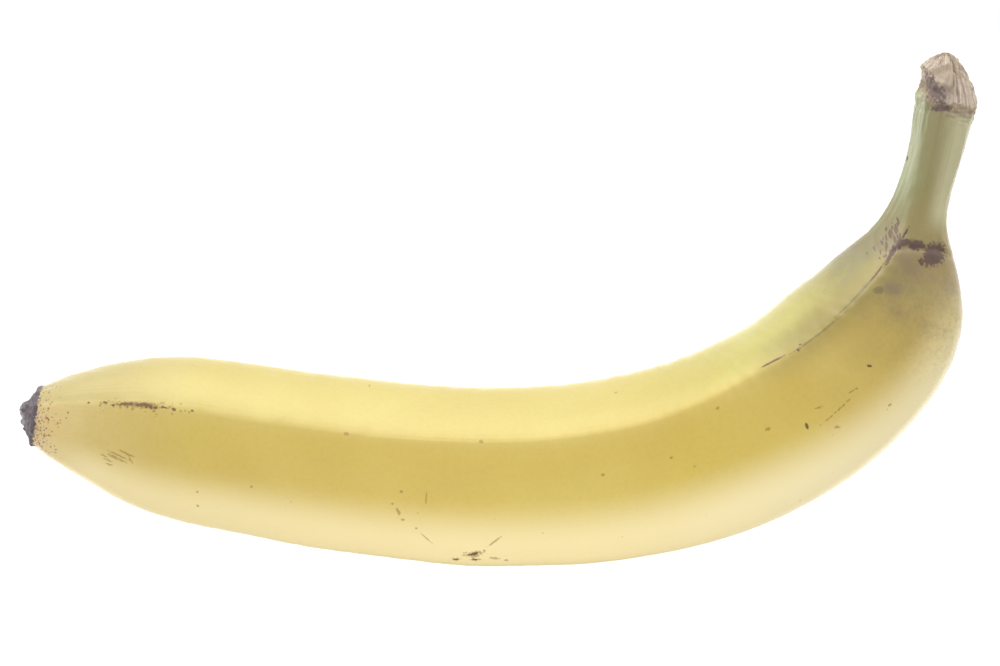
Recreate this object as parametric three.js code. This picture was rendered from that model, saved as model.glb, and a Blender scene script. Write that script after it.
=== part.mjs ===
// A ripe banana, balanced on the flat of its back: blossom end to the left (-X), stem rising at the right (+X).
// Millimetres, +Z up. The origin lies on the surface that it rests on, below the middle of its overall box.
// It grew as one piece, so skin, neck, stem and blossom scar are one closed solid.

import * as THREE from "three";

// Stations along the spine: how far along, where its middle is (x, z), and half the thickness there
// between the inside and the outside of the curve
const STATIONS = [
  [0, -90.3, 29.5, 5.4],
  [4, -86.4, 28.9, 7.6],
  [12, -78.3, 27.8, 11.2],
  [23, -67.4, 26.1, 14.7],
  [39, -51.7, 23.4, 16.15],
  [61, -30.1, 19.7, 16.62],
  [85, -6.3, 17.1, 16.95],
  [109, 17.7, 17.4, 17.35],
  [133, 41.2, 22.1, 17.78],
  [153, 59.4, 30.7, 17.82],
  [167, 69.8, 40.0, 17.1],
  [177, 75.6, 48.1, 15.8],
  [185, 78.5, 55.5, 13.1],
  [192, 80.5, 62.1, 9.2],
  [198, 81.9, 67.9, 6.1],
  [205, 83.7, 74.7, 5.0],
  [213, 85.8, 82.5, 5.2],
  [221, 87.2, 90.3, 5.75],
];
const SPINE_LENGTH = 221;
const STEM_WHOLE = 218; // the stem's skin is whole up to here
// How far the spine strays to the far side (+Y) along the way
const SWAY = [
  [0, -3.9],
  [60, -1.9],
  [130, -1.3],
  [185, -2.1],
  [221, -3.7],
];

// The five ridges, in degrees round the spine from the inside of the curve, towards the near side (-Y)
const RIDGE_ANGLES = [-6, 57, 140, 218, 290];
const RIDGE_CRESTS = [0.02, 0.035, 0.012, 0.012, 0.025]; // how far each stands up, as a share of the girth
const CREST_REACH = 13; // degrees over which a crest falls away
const CREST_ROUNDING = 2.5;
// The ridges drift round the spine, and the faces between them are flatter at the neck and stem
const TWIST = [
  [0, 2],
  [60, 0],
  [100, -3],
  [130, -7],
  [151, -10],
  [167, -6],
  [182, 0],
  [191, 8],
  [202, 6],
  [212, -5],
  [221, -10],
];
const FACE_FLATNESS = [
  [0, 2.8],
  [20, 3.8],
  [60, 5],
  [150, 5.2],
  [185, 5.5],
  [205, 6.5],
  [221, 6],
];

// The skin flattens a little where the fruit's weight presses it
const REST_Z = 0;

// The blossom scar: a low dome with the dried style near its middle and smaller stubs round it
const SCAR_DOME = 1.5;
const SCAR_STUBS = [
  { inward: 1.0, near: 0.8, width: 1.7, height: 1.3 },
  { inward: -1.6, near: 0.4, width: 0.9, height: 0.9 },
  { inward: -3.1, near: -0.6, width: 1.0, height: 0.6 },
];

// The stem's torn end, over where its skin is whole: a peak, and round it a rim of [angle, height, swell].
// The rim stands high where the skin tore off late. A face of swell 1 runs straight up to the peak.
const TORN_PEAK = { inward: 2.1, near: 0.5, height: 13.1 };
const TORN_RIM = [
  [0, 9.9, 1.1],
  [30, 9.8, 1.1],
  [55, 10.8, 1.1],
  [72, 12.2, 1.2],
  [92, 4.6, 1.9],
  [120, 4.2, 1.8],
  [150, 4.0, 1.7],
  [180, 4.0, 1.7],
  [205, 5.0, 1.6],
  [225, 7.0, 1.4],
  [255, 8.6, 1.2],
  [300, 9.6, 1.1],
  [360, 9.9, 1.1],
];

// How finely it is faceted
const FACETS_PER_FACE = 10;
const RINGS = 78;
const CAP_RINGS = 6;

const rad = THREE.MathUtils.degToRad;

// A smooth curve through [at, value] pairs: a natural cubic spline.
function smoothThrough(pairs) {
  const n = pairs.length;
  const bend = new Array(n).fill(0);
  const u = new Array(n).fill(0);
  for (let i = 1; i < n - 1; i++) {
    const [[a, va], [b, vb], [c, vc]] = pairs.slice(i - 1, i + 2);
    const share = (b - a) / (c - a);
    const p = share * bend[i - 1] + 2;
    bend[i] = (share - 1) / p;
    const jump = (vc - vb) / (c - b) - (vb - va) / (b - a);
    u[i] = ((6 * jump) / (c - a) - share * u[i - 1]) / p;
  }
  for (let i = n - 2; i > 0; i--) bend[i] = bend[i] * bend[i + 1] + u[i];
  return (at) => {
    let k = 1;
    while (k < n - 1 && at > pairs[k][0]) k++;
    const [[a, va], [c, vc]] = [pairs[k - 1], pairs[k]];
    const h = c - a;
    const right = (at - a) / h;
    const left = 1 - right;
    const curve = (left ** 3 - left) * bend[k - 1] + (right ** 3 - right) * bend[k];
    return left * va + right * vc + (curve * h * h) / 6;
  };
}

// Straight lines through [at, value] pairs.
function straightThrough(pairs) {
  return (at) => {
    let k = 1;
    while (k < pairs.length - 1 && at > pairs[k][0]) k++;
    const [[a, va], [c, vc]] = [pairs[k - 1], pairs[k]];
    return THREE.MathUtils.mapLinear(at, a, c, va, vc);
  };
}

const spineX = smoothThrough(STATIONS.map(([s, x]) => [s, x]));
const spineZ = smoothThrough(STATIONS.map(([s, , z]) => [s, z]));
const girth = smoothThrough(STATIONS.map(([s, , , half]) => [s, half]));
const sway = smoothThrough(SWAY);
const twist = smoothThrough(TWIST);
const flatness = smoothThrough(FACE_FLATNESS);
const tornRim = straightThrough(TORN_RIM.map(([angle, height]) => [angle, height]));
const tornSwell = straightThrough(TORN_RIM.map(([angle, , swell]) => [angle, swell]));

// Where the spine is at a distance along it, with the directions along it, into its curve and to the near side.
function spineFrame(s) {
  const at = new THREE.Vector3(spineX(s), sway(s), spineZ(s));
  const before = new THREE.Vector3(spineX(s - 0.5), sway(s - 0.5), spineZ(s - 0.5));
  const after = new THREE.Vector3(spineX(s + 0.5), sway(s + 0.5), spineZ(s + 0.5));
  const along = after.sub(before).normalize();
  const inward = new THREE.Vector3(0, -1, 0).cross(along).normalize();
  const near = along.clone().cross(inward);
  return { at, along, inward, near };
}

// The cross-section's reach at an angle round the spine: a rounded pentagon with a crest on each ridge.
function reach(angle, s) {
  const power = flatness(s);
  let faces = 0;
  let crest = 0;
  RIDGE_ANGLES.forEach((ridge, i) => {
    const next = i + 1 < RIDGE_ANGLES.length ? RIDGE_ANGLES[i + 1] : RIDGE_ANGLES[0] + 360;
    const half = rad(next - ridge) / 2;
    const facing = Math.cos(angle - rad(ridge + twist(s)) - half);
    if (facing > 0) faces += (facing / Math.cos(half)) ** power;
    const off = THREE.MathUtils.euclideanModulo(angle - rad(ridge + twist(s)) + Math.PI, 2 * Math.PI) - Math.PI;
    const rounded = Math.hypot(off, rad(CREST_ROUNDING)) - rad(CREST_ROUNDING);
    crest += RIDGE_CRESTS[i] * Math.exp(-rounded / rad(CREST_REACH));
  });
  return faces ** (-1 / power) + crest;
}

// A point of the skin: the section is sized and centred so that it spans the girth across the curve.
function skinPoint(s, angle, shrink = 1) {
  const inside = reach(0, s);
  const outside = reach(Math.PI, s);
  const size = (2 * girth(s)) / (inside + outside);
  const out = reach(angle, s) * size * shrink;
  const centring = ((outside - inside) / 2) * size * shrink;
  return { inward: out * Math.cos(angle) + centring, near: out * Math.sin(angle) };
}

function placed(s, { inward, near }, lift = 0) {
  const frame = spineFrame(s);
  const point = frame.at
    .addScaledVector(frame.inward, inward)
    .addScaledVector(frame.near, near)
    .addScaledVector(frame.along, lift);
  point.z = Math.max(point.z, REST_Z);
  return point;
}

// The angles of one ring's points: they follow the ridges, and gather beside them.
function ringAngles(s) {
  const angles = [];
  RIDGE_ANGLES.forEach((ridge, i) => {
    const next = i + 1 < RIDGE_ANGLES.length ? RIDGE_ANGLES[i + 1] : RIDGE_ANGLES[0] + 360;
    for (let k = 0; k < FACETS_PER_FACE; k++) {
      const even = k / FACETS_PER_FACE;
      const gathered = (1 - Math.cos(Math.PI * even)) / 2;
      angles.push(rad(ridge + twist(s) + (next - ridge) * (even + gathered) * 0.5));
    }
  });
  return angles;
}

// How far the blossom scar stands out of its rim.
function scarHeight(share, { inward, near }) {
  const stubs = SCAR_STUBS.map((stub) => {
    const off = Math.hypot(inward - stub.inward, near - stub.near) / stub.width;
    return stub.height * Math.exp(-(off ** 4));
  });
  return SCAR_DOME * (1 - share ** 2) + Math.max(...stubs) * (1 - share ** 6);
}

// A point of the torn end: it lies between the rim at that angle and the peak.
function tornPoint(share, angle) {
  const degrees = THREE.MathUtils.euclideanModulo(THREE.MathUtils.radToDeg(angle), 360);
  const rim = { ...skinPoint(SPINE_LENGTH, angle), height: tornRim(degrees) };
  const climb = 1 - share ** tornSwell(degrees);
  const inward = THREE.MathUtils.lerp(TORN_PEAK.inward, rim.inward, share);
  const near = THREE.MathUtils.lerp(TORN_PEAK.near, rim.near, share);
  const height = THREE.MathUtils.lerp(rim.height, TORN_PEAK.height, climb);
  return placed(STEM_WHOLE, { inward, near }, height);
}

function bananaGeometry() {
  const columns = RIDGE_ANGLES.length * FACETS_PER_FACE;
  const rings = [];

  // The scar, from its middle out to its rim
  for (let k = 1; k < CAP_RINGS; k++) {
    const share = k / CAP_RINGS;
    rings.push(
      ringAngles(0).map((angle) => {
        const point = skinPoint(0, angle, share);
        return placed(0, point, -scarHeight(share, point));
      }),
    );
  }
  // The skin, with rings gathered towards both ends
  for (let k = 0; k <= RINGS; k++) {
    const even = k / RINGS;
    const gathered = (1 - Math.cos(Math.PI * even)) / 2;
    const s = STEM_WHOLE * (0.55 * even + 0.45 * gathered);
    rings.push(ringAngles(s).map((angle) => placed(s, skinPoint(s, angle))));
  }
  // The torn end, up its outside to the rim and then in to its peak
  const end = ringAngles(SPINE_LENGTH);
  rings.push(
    end.map((angle) => placed(STEM_WHOLE, skinPoint(STEM_WHOLE, angle)).lerp(tornPoint(1, angle), 0.5)),
  );
  for (let k = CAP_RINGS; k > 0; k--) {
    rings.push(end.map((angle) => tornPoint(k / CAP_RINGS, angle)));
  }

  const points = rings.flat();
  const middle = { inward: 0, near: 0 };
  const scarMiddle = points.push(placed(0, middle, -scarHeight(0, middle))) - 1;
  const peak = points.push(tornPoint(0, 0)) - 1;

  const faces = [];
  for (let i = 0; i < columns; i++) {
    const next = (i + 1) % columns;
    for (let k = 0; k < rings.length - 1; k++) {
      const [a, b] = [k * columns + i, k * columns + next];
      faces.push(a, b, b + columns, a, b + columns, a + columns);
    }
    const last = (rings.length - 1) * columns;
    faces.push(next, i, scarMiddle, last + i, last + next, peak);
  }

  const geometry = new THREE.BufferGeometry().setFromPoints(points);
  geometry.setIndex(faces);
  geometry.computeVertexNormals();
  return geometry;
}

const banana = new THREE.Mesh(
  bananaGeometry(),
  new THREE.MeshStandardMaterial({ color: 0xe3c765, roughness: 0.5, metalness: 0 }),
);
banana.name = "banana";

const part = new THREE.Group();
part.add(banana);

export default part;
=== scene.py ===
import math
import bpy
import numpy as np
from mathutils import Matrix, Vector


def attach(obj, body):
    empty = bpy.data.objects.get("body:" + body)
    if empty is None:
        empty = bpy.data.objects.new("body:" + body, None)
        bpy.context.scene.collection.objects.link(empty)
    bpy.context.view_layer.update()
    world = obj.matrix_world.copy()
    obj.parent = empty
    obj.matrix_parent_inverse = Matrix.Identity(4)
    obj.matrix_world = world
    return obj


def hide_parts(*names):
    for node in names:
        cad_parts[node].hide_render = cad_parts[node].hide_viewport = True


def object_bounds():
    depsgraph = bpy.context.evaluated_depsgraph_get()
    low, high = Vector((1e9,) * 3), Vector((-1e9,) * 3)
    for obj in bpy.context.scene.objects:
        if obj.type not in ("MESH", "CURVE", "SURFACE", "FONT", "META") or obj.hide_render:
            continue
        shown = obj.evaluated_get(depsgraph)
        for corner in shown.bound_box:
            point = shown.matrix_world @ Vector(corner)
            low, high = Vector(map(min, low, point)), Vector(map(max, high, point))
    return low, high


# A ripe banana balanced on the back of its curve, on a bright white table.
# Its form repeats the numbers of the solid, in millimetres and degrees, and adds the fine surface.

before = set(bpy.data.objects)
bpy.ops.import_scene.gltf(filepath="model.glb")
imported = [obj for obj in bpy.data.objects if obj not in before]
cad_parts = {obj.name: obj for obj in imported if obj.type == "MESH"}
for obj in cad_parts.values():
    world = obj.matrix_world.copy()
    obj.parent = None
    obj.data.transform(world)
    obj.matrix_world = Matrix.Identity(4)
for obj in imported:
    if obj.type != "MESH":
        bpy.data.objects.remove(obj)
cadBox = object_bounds()
print("frame loaded")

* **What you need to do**
Starting at the line that contains "const banana = new", set down every line up to and including the line that contains "cad_parts[node].hide_render = cad_parts[node].hide_viewport", exactly as given, and no other line.

* **Task result**
const banana = new THREE.Mesh(
  bananaGeometry(),
  new THREE.MeshStandardMaterial({ color: 0xe3c765, roughness: 0.5, metalness: 0 }),
);
banana.name = "banana";

const part = new THREE.Group();
part.add(banana);

export default part;
=== scene.py ===
import math
import bpy
import numpy as np
from mathutils import Matrix, Vector


def attach(obj, body):
    empty = bpy.data.objects.get("body:" + body)
    if empty is None:
        empty = bpy.data.objects.new("body:" + body, None)
        bpy.context.scene.collection.objects.link(empty)
    bpy.context.view_layer.update()
    world = obj.matrix_world.copy()
    obj.parent = empty
    obj.matrix_parent_inverse = Matrix.Identity(4)
    obj.matrix_world = world
    return obj


def hide_parts(*names):
    for node in names:
        cad_parts[node].hide_render = cad_parts[node].hide_viewport = True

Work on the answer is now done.